First of all, a few things you’ll want installed. You need Visual Studio 2015 Update 3. Currently it seems VS 2017 is not supported, but I suspect that will only be a matter of time. Also, install the Visual Studio Tools for Azure Functions (not 100% sure this is necessary, but useful anyway if you’re going to be using Azure Functions with Visual Studio), and make sure you have the Cloud Explorer extension installed (I think you get this automatically when you install the Azure SDK for VS).

Finally, there are a couple of debug settings you need to change. In the Debug | Options dialog, deselect “Enable Just My Code” and “Require source files to exactly match the original version”


Attaching the Debugger

Now in the Cloud Explorer window, navigate to the function app that you want to debug, and in the Files node, find the source code for the function you want to debug. Please note that at the moment, I understand that you can only remote debug C# functions. Hopefully this will change in the near future. I haven’t tried remote debugging other languages myself.

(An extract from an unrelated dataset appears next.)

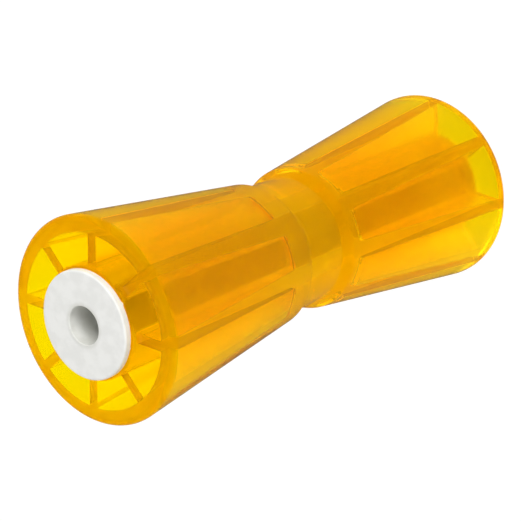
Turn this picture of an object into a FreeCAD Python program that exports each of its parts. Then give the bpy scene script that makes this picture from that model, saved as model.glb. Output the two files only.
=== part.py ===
import FreeCAD, Part
import Sketcher
import math
import os

# Boat trailer roller: a moulded bow-tie body with ribbed, hollow ends and a flanged bush
# pressed into each end of its hub. It stands on one end.
# Lengths are in millimetres and angles in degrees. The roller's axis is Z, and the origin
# is the centre of the lower bush's flat face.

SIZES = (
    # Body, outside
    ("body_length", 228.6),
    ("end_diameter", 88.9),
    ("end_edge_chamfer", 2.0),
    ("shoulder_diameter", 64.1),
    ("shoulder_ease", 1.0),
    ("step_width", 4.1),
    ("neck_diameter", 57.8),
    ("neck_width", 21.0),
    # Body, hub
    ("hub_diameter", 48.2),
    ("hub_stand", 2.0),
    # Body, pockets and ribs
    ("rim_wall", 7.35),
    ("shoulder_wall", 5.1),
    ("pocket_depth", 91.0),
    ("rib_count", 8),
    ("rib_thickness", 4.4),
    ("pocket_corner_radius", 1.2),
    # Bushes
    ("flange_diameter", 46.0),
    ("flange_thickness", 3.0),
    ("flange_edge_chamfer", 0.7),
    ("sleeve_wall", 3.0),
    ("spindle_diameter", 15.88),
    # Fits
    ("spindle_clearance", 0.12),
    ("bush_clearance", 0.05),
    ("sleeve_gap", 4.0),
)

TOLERANCE = 1e-4
FULL_TURN = 360
CORE_OVERRUN = 6


def make_sheet(doc):
    sheet = doc.addObject("Spreadsheet::Sheet", "Sizes")
    for row, (alias, value) in enumerate(SIZES, start=1):
        sheet.set(f"A{row}", alias.replace("_", " "))
        sheet.set(f"B{row}", str(value))
        sheet.setAlias(f"B{row}", alias)
    return sheet


def origin_item(body, role):
    return next(item for item in body.Origin.OriginFeatures if item.Role == role)


def outline_sketch(body, plane, name, corners):
    """Closed outline of straight lines. Each corner is two expressions, for its X and Y
    in the sketch, and the solver carries it there from a place on a unit circle."""
    sketch = body.newObject("Sketcher::SketchObject", name)
    sketch.AttachmentSupport = (origin_item(body, plane), [""])
    sketch.MapMode = "FlatFace"
    count = len(corners)
    start_angles = [2 * math.pi * index / count for index in range(count)]
    starts = [FreeCAD.Vector(math.cos(angle), math.sin(angle), 0) for angle in start_angles]
    for index in range(count):
        line = Part.LineSegment(starts[index], starts[(index + 1) % count])
        sketch.addGeometry(line, False)
    for index in range(count):
        sketch.addConstraint(Sketcher.Constraint("Coincident", index, 2, (index + 1) % count, 1))
    for index, corner in enumerate(corners):
        for kind, expression in zip(("DistanceX", "DistanceY"), corner):
            constraint = sketch.addConstraint(Sketcher.Constraint(kind, -1, 1, index, 1, 1.0))
            sketch.setExpression(f"Constraints[{constraint}]", expression)
    return sketch


def revolve(body, name, sketch, angle=str(FULL_TURN)):
    feature = body.newObject("PartDesign::Revolution", name)
    feature.Profile = sketch
    feature.ReferenceAxis = (origin_item(body, "Z_Axis"), [""])
    feature.Midplane = True
    feature.setExpression("Angle", angle)
    return feature


def ring_edges(shape, radius, height):
    """Names of the shape's circular edges round Z with this radius at this height."""
    names = []
    for index, edge in enumerate(shape.Edges, start=1):
        if edge.Curve.TypeId != "Part::GeomCircle":
            continue
        off_radius = abs(edge.Curve.Radius - radius)
        off_height = abs(edge.Curve.Center.z - height)
        if off_radius < TOLERANCE and off_height < TOLERANCE:
            names.append(f"Edge{index}")
    return names


def upright_edges(shape, radius):
    """Names of the shape's straight edges along Z at this distance from the axis."""
    names = []
    for index, edge in enumerate(shape.Edges, start=1):
        offsets = [abs(math.hypot(vertex.X, vertex.Y) - radius) for vertex in edge.Vertexes]
        heights = [vertex.Z for vertex in edge.Vertexes]
        if max(offsets) < TOLERANCE and max(heights) - min(heights) > TOLERANCE:
            names.append(f"Edge{index}")
    return names


def dress(body, kind, name, base, edges, size_property, expression):
    """Fillet or chamfer on named edges of the base feature."""
    feature = body.newObject(f"PartDesign::{kind}", name)
    feature.Base = (base, edges)
    feature.setExpression(size_property, expression)
    body.Document.recompute()
    return feature


def pattern(body, kind, name, **settings):
    """Pattern or mirror of the body's whole shape so far."""
    feature = body.newObject(f"PartDesign::{kind}", name)
    feature.TransformMode = "Whole shape"
    for key, value in settings.items():
        setattr(feature, key, value)
    body.Tip = feature
    return feature


# Places along the axis, from the middle of the body
FACE = "Sizes.body_length / 2"
NECK_END = "Sizes.neck_width / 2"
SHOULDER = f"({NECK_END} + Sizes.step_width)"
CONE_LENGTH = f"({FACE} - {SHOULDER})"

# Radii from the spindle outwards
BORE = "(Sizes.spindle_diameter / 2 + Sizes.spindle_clearance)"
SLEEVE = f"({BORE} + Sizes.sleeve_wall)"
HUB_BORE = f"({SLEEVE} + Sizes.bush_clearance)"


def make_blank(doc, size):
    """Solid outside form with the hub's bore, the upper half mirrored to the lower."""
    body = doc.addObject("PartDesign::Body", "body_blank")
    shoulder_radius = "Sizes.shoulder_diameter / 2"
    step_slope = f"({shoulder_radius} - Sizes.neck_diameter / 2) / Sizes.step_width"
    cone_slope = f"(Sizes.end_diameter / 2 - {shoulder_radius}) / {CONE_LENGTH}"
    corners = (
        (HUB_BORE, "0"),
        ("Sizes.neck_diameter / 2", "0"),
        ("Sizes.neck_diameter / 2", NECK_END),
        (f"{shoulder_radius} - Sizes.shoulder_ease * {step_slope}", f"{SHOULDER} - Sizes.shoulder_ease"),
        (f"{shoulder_radius} + Sizes.shoulder_ease * {cone_slope}", f"{SHOULDER} + Sizes.shoulder_ease"),
        ("Sizes.end_diameter / 2", FACE),
        ("Sizes.hub_diameter / 2", FACE),
        ("Sizes.hub_diameter / 2", f"{FACE} + Sizes.hub_stand"),
        (HUB_BORE, f"{FACE} + Sizes.hub_stand"),
    )
    sketch = outline_sketch(body, "XZ_Plane", "outside_section", corners)
    half = revolve(body, "outside_form", sketch)
    doc.recompute()
    edges = ring_edges(half.Shape, size["end_diameter"] / 2, size["body_length"] / 2)
    dress(body, "Chamfer", "end_edge", half, edges, "Size", "Sizes.end_edge_chamfer")
    pattern(body, "Mirrored", "lower_half", MirrorPlane=(origin_item(body, "XY_Plane"), [""]))
    return body


def make_pocket_cores(doc, size):
    """Steel cores that form the pockets. One core fills the sector between two ribs, and
    its sides are parallel to them, so that each rib keeps one thickness from hub to rim."""
    body = doc.addObject("PartDesign::Body", "pocket_cores")
    body.AllowCompound = True
    mouth_radius = "(Sizes.end_diameter / 2 - Sizes.rim_wall)"
    shoulder_radius = "(Sizes.shoulder_diameter / 2 - Sizes.shoulder_wall)"
    outer_slope = f"({mouth_radius} - {shoulder_radius}) / {CONE_LENGTH}"
    hub_radius = "Sizes.hub_diameter / 2"
    root = f"({FACE} - Sizes.pocket_depth)"
    corners = (
        (hub_radius, root),
        (f"{mouth_radius} - Sizes.pocket_depth * {outer_slope}", root),
        (mouth_radius, FACE),
        (mouth_radius, f"{FACE} + {CORE_OVERRUN}"),
        (hub_radius, f"{FACE} + {CORE_OVERRUN}"),
    )
    section = outline_sketch(body, "XZ_Plane", "core_section", corners)
    sector = revolve(body, "core_sector", section, f"{FULL_TURN} / Sizes.rib_count")
    doc.recompute()

    # Half of each rib is taken off the sector's two sides
    half_sector = f"({FULL_TURN} / 2 / Sizes.rib_count * 1 deg)"
    reach = "Sizes.end_diameter"
    inner = "-Sizes.rib_thickness / 2"
    outer = "Sizes.rib_thickness"
    rib_corners = []
    for along, across in (("0", inner), (reach, inner), (reach, outer), ("0", outer)):
        x_place = f"{along} * cos{half_sector} - ({across}) * sin{half_sector}"
        y_place = f"{along} * sin{half_sector} + ({across}) * cos{half_sector}"
        rib_corners.append((x_place, y_place))
    rib_sketch = outline_sketch(body, "XY_Plane", "rib_side", rib_corners)
    trim = body.newObject("PartDesign::Pocket", "rib_trim")
    trim.Profile = rib_sketch
    trim.Midplane = True
    trim.setExpression("Length", "2 * Sizes.body_length")
    doc.recompute()
    other_trim = body.newObject("PartDesign::Mirrored", "other_rib_trim")
    other_trim.Originals = [trim]
    other_trim.MirrorPlane = (origin_item(body, "XZ_Plane"), [""])
    body.Tip = other_trim
    doc.recompute()
    if not other_trim.Shape.Volume < trim.Shape.Volume < sector.Shape.Volume:
        raise RuntimeError("a rib side took nothing off its core")

    edges = upright_edges(other_trim.Shape, size["hub_diameter"] / 2)
    dress(body, "Fillet", "hub_corners", other_trim, edges, "Radius", "Sizes.pocket_corner_radius")
    ring = pattern(body, "PolarPattern", "cores_round", Axis=(origin_item(body, "Z_Axis"), [""]))
    ring.setExpression("Occurrences", "Sizes.rib_count")
    pattern(body, "Mirrored", "cores_below", MirrorPlane=(origin_item(body, "XY_Plane"), [""]))
    return body


def make_roller_body(doc, size):
    blank = make_blank(doc, size)
    cores = make_pocket_cores(doc, size)
    moulding = doc.addObject("Part::Cut", "roller_body")
    moulding.Base = blank
    moulding.Tool = cores
    moulding.Label = "roller_body"
    moulding.setExpression("Placement.Base.z", f"{FACE} + Sizes.hub_stand + Sizes.flange_thickness")
    return moulding


def make_bush(doc, size, label):
    """Flanged bush. Its outer face is at zero and its sleeve points up."""
    body = doc.addObject("PartDesign::Body", label)
    body.Label = label
    tip = f"Sizes.flange_thickness + Sizes.hub_stand + {FACE} - Sizes.sleeve_gap / 2"
    corners = (
        (BORE, "0"),
        ("Sizes.flange_diameter / 2", "0"),
        ("Sizes.flange_diameter / 2", "Sizes.flange_thickness"),
        (SLEEVE, "Sizes.flange_thickness"),
        (SLEEVE, tip),
        (BORE, tip),
    )
    sketch = outline_sketch(body, "XZ_Plane", f"{label}_section", corners)
    form = revolve(body, f"{label}_form", sketch)
    doc.recompute()
    edges = ring_edges(form.Shape, size["flange_diameter"] / 2, 0)
    dress(body, "Chamfer", f"{label}_flange_edge", form, edges, "Size", "Sizes.flange_edge_chamfer")
    return body


def make_bushes(doc, size):
    lower = make_bush(doc, size, "lower_bush")
    upper = make_bush(doc, size, "upper_bush")
    upside_down = FreeCAD.Rotation(FreeCAD.Vector(1, 0, 0), FULL_TURN / 2)
    upper.Placement = FreeCAD.Placement(FreeCAD.Vector(), upside_down)
    upper.setExpression("Placement.Base.z", "Sizes.body_length + 2 * (Sizes.hub_stand + Sizes.flange_thickness)")
    return [lower, upper]


def check_document(doc, nodes):
    for item in doc.Objects:
        if "Invalid" in item.State or "Error" in item.State:
            raise RuntimeError(f"{item.Name} did not compute: {item.State}")
    for node in nodes:
        if node.Shape.isNull() or not node.Shape.isValid():
            raise RuntimeError(f"{node.Label} has no valid shape")
        if len(node.Shape.Solids) != 1:
            raise RuntimeError(f"{node.Label} is not one solid")


def main():
    os.makedirs("parts", exist_ok=True)
    doc = FreeCAD.newDocument("boat_trailer_roller")
    make_sheet(doc)
    doc.recompute()
    size = dict(SIZES)
    nodes = [make_roller_body(doc, size)] + make_bushes(doc, size)
    doc.recompute()
    check_document(doc, nodes)
    for node in nodes:
        node.Shape.exportStep(f"parts/{node.Label}.step")
        print(f"{node.Label}: {node.Shape.Volume / 1000:.2f} cm3, {len(node.Shape.Faces)} faces")


main()
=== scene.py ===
import math

import bpy
from mathutils import Matrix, Vector
from mathutils.geometry import tessellate_polygon


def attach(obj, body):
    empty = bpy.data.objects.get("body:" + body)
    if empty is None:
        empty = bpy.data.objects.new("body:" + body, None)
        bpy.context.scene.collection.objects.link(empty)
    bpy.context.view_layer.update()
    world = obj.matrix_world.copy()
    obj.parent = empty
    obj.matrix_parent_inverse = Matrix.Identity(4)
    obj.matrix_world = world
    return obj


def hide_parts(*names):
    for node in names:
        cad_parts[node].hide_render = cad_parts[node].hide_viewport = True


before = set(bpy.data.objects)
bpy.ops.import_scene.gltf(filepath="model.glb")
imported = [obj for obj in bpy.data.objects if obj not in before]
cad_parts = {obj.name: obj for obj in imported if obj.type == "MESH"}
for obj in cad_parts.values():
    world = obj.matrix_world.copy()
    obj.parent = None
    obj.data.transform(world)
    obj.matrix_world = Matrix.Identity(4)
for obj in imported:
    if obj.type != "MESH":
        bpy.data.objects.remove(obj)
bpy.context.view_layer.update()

# Boat trailer roller: a translucent amber moulding with ribbed, hollow ends, and a white
# flanged bush in each end of its hub. The pieces' sizes are in millimetres. Their meshes
# are made in millimetres and placed in the frame in metres. Angles that are set here are
# in degrees, and those worked out from them are in radians.

MM = 0.001

# Body, outside
BODY_LENGTH = 228.6
END_DIAMETER = 88.9
END_EDGE_RADIUS = 2.6
SHOULDER_DIAMETER = 64.1
SHOULDER_EDGE_RADIUS = 3.3
STEP_WIDTH = 4.1
NECK_DIAMETER = 57.8
NECK_WIDTH = 21.0
NECK_CORNER_RADIUS = 1.5

# Body, hub
HUB_DIAMETER = 48.2
HUB_STAND = 2.0
HUB_EDGE_RADIUS = 0.8

# Body, pockets and ribs
RIM_WALL = 7.35
SHOULDER_WALL = 5.1
POCKET_DEPTH = 91.0
RIB_COUNT = 8
RIB_THICKNESS = 4.4
RIB_THICKNESS_AT_FLOOR = 7.4
HUB_CORNER_RADIUS = 0.8
RIM_CORNER_RADIUS = 0.3
POCKET_FLOOR_RADIUS = 2.5
POCKET_LIP_RADIUS = 0.25

# Bushes
FLANGE_DIAMETER = 46.0
FLANGE_THICKNESS = 3.0
FLANGE_EDGE_RADIUS = 0.9
FLANGE_BACK_RADIUS = 0.2
BORE_DIAMETER = 16.12
BORE_EDGE_RADIUS = 0.5
SLEEVE_WALL = 3.0
SLEEVE_LEAD = 0.5
SLEEVE_GAP = 4.0
BUSH_CLEARANCE = 0.05
SEAT_GAP = 0.03

# Flash on the upper flange's edge: angle in the frame, how far it stands out, half its
# angle. The band is how far in from the edge it starts.
FLASH = ((14.0, 0.7, 2.6), (327.0, 0.35, 1.6))
FLASH_BAND = 1.2

# Fineness of the meshes. The slope span is the depth over which a wall's slope is measured.
BODY_SEGMENTS = 256
BUSH_SEGMENTS = 240
HUB_ARC_STEPS = 12
ROOT_ARC_STEPS = 4
RIM_ARC_STEPS = 16
CORNER_STEPS = 6
ROUND_STEPS = 6
WALL_STEPS = 6
SLOPE_SPAN = 1.0
WELD = 1e-4
SMALLEST_AREA = 1e-7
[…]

Now we can double-click on the run.csx file to download it from Azure and set up your breakpoints.


Now we need to attach the debugger. This is done in the Cloud Explorer by right-clicking on the app service and selecting “Attach Debugger


This will take a while, and will open a web-page that you don’t need (the home-page for your app service), but the important thing is that the debug symbols get loaded. You should see a bunch of dialogs saying that the symbols are loading.

If all is well, the breakpoint you set will appear as a solid red circle indicating that it can be hit. If not (which sadly seems to happen quite regularly), I have found that stopping and restarting the app service before attaching the debugger usually helps.

Debugging your Function

Finally, you need to trigger your function with a HTTP Request or posting a message into a queue etc. When the breakpoint hits, you can do all the usual stuff you’d expect in the debugger, including hovering over to see the values of variables, stepping through the code, and changing the values of variables with the Immediate window.

The whole remote debugging function experience is a little on the flakey side at the moment. Hopefully as the tooling matures it will become more reliable. In many cases you shouldn’t need to use this at all, but it’s nice to know that should the need arise you can still remotely attach to the servers your “serverless” code is running on and find out exactly what is going on.

Want to learn more about how easy it is to get up and running with Azure Functions? Be sure to check out my Pluralsight courses Azure Functions Fundamentals and Microsoft Azure Developer: Create Serverless Functions


Comment by John Berry

Remote debugging appears not to be supported with Azure Functions on a Consumption Plan. No debug is available in Cloud Explorer. Is this a confirmed limitation?

John Berry
Comment by Mark Heath

I'm pretty sure I was on the consumption plan when I tested this - I do a demo in my Pluralsight course if you have access. But things are rapidly changing, with the new support for VS2017 and precompiled functions, it might be best to ask over at the azure functions github project about what the current status is

Mark Heath
Comment by Alan Jones Rios

When you publish from visual studio, it build to a WebService.dll, after that its not possible to edit or remote debug. That's sad :(

Alan Jones Rios
Comment by Mark Heath

That's a shame - I haven't tried remote debugging with the new precompiled functions yet, but I would expect that to work. I'll try it out next time I'm doing some functions work and will blog about it if I can get it going

Mark Heath
Comment by Tsahi Asher

I have a class library C# function, and the above procedure didn't work for me. But I didn't restore the debug settings to their checked state, and that prevented me from debugging locally. It took me nearly two work days to realize what was going on!